Mr Johnson hopes that a split in the Remain vote will help him take seats Labour have held for nearly 100 years, but he has faced his own problems in recent days.

It took several days for the PM to convene an emergency cabinet meeting over floods in Yorkshire — and when he arrived to help with the clean-up on Wednesday, there were more than a few hecklers.

“Where have you been? … it’s too little, too late,” one woman shouted at the Prime Minister, as they both stood knee-deep in floodwater­s.

To add to Mr Johnson’s woes, one of his cabinet ministers — Alun Cairns — was forced to resign last week after he lied about knowing one of his staff allegedly sabotaged a rape trial.
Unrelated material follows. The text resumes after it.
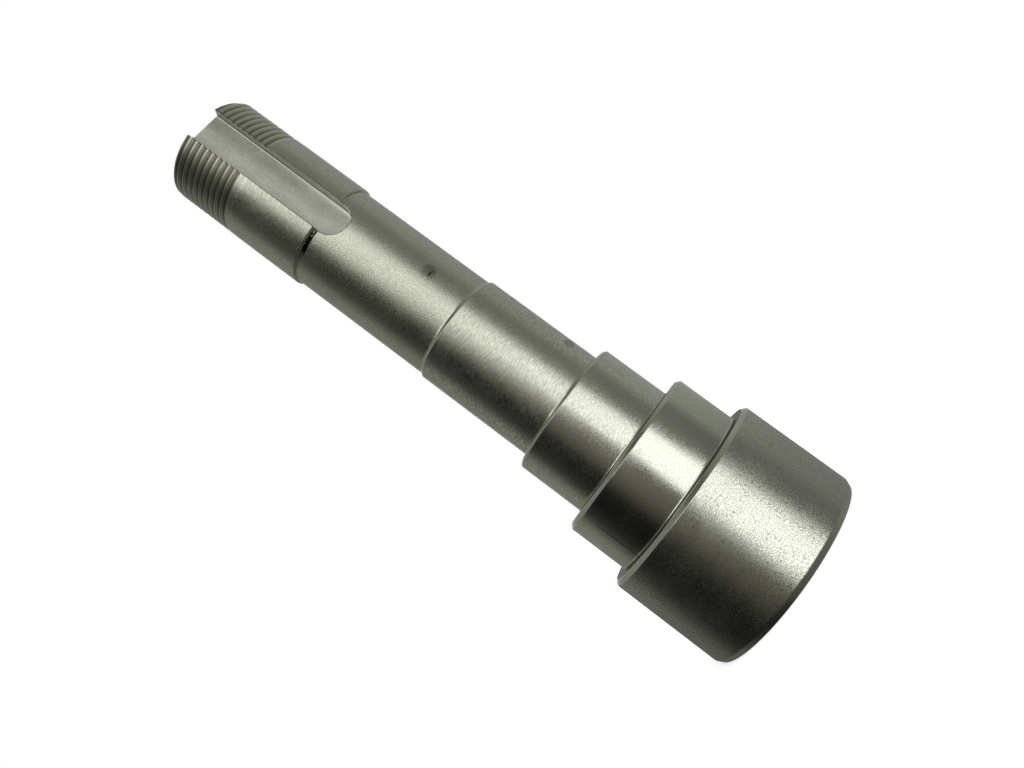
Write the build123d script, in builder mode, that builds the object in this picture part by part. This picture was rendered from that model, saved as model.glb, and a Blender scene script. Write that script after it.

Another cabinet minister, Jacob Rees-Mogg, apologised after he insulted survivors of the Grenfell Tower disaster.

Mrs Clinton meanwhile chimed in to call Mr Johnson’s government “shameful” for not releasing a report which contains allegation­s Russian spies tried to influence the 2016 Brexit referendum.

Mr Johnson is also forever dogged by questions about his much younger girlfriend Carrie Symonds, his string of failed marriages and affairs — and allegation­s he has fathered a number of illegitima­te kids.

While he is still behind, Mr Corbyn has seized on all these Tory blunders and polls show he is creeping back up as voters — especially pro-EU ones — turn to him.

In Scotland, there is a whole other election contest going on where Brexit is definitely the second-order issue. And it may be Corbyn’s ticket to the top.

The Scottish Government’s First Minister Nicola Sturgeon is hoping her Scottish Nationalis­t Party will grab most of the 59 seats in her country — as the polls are predicting — and can then hold a vote on her country leaving the United Kingdom altogether.

If the Tories fail to win a pro-Brexit majority in parliament, Mr Corbyn could end up getting into Number 10 off the back of a deal with Ms Sturgeon to allow a Scottish independen­ce referendum by 2021.

This election, then, will be about a series of questions — not just Brexit — where old party bases are split. Corbyn could just creep up the middle.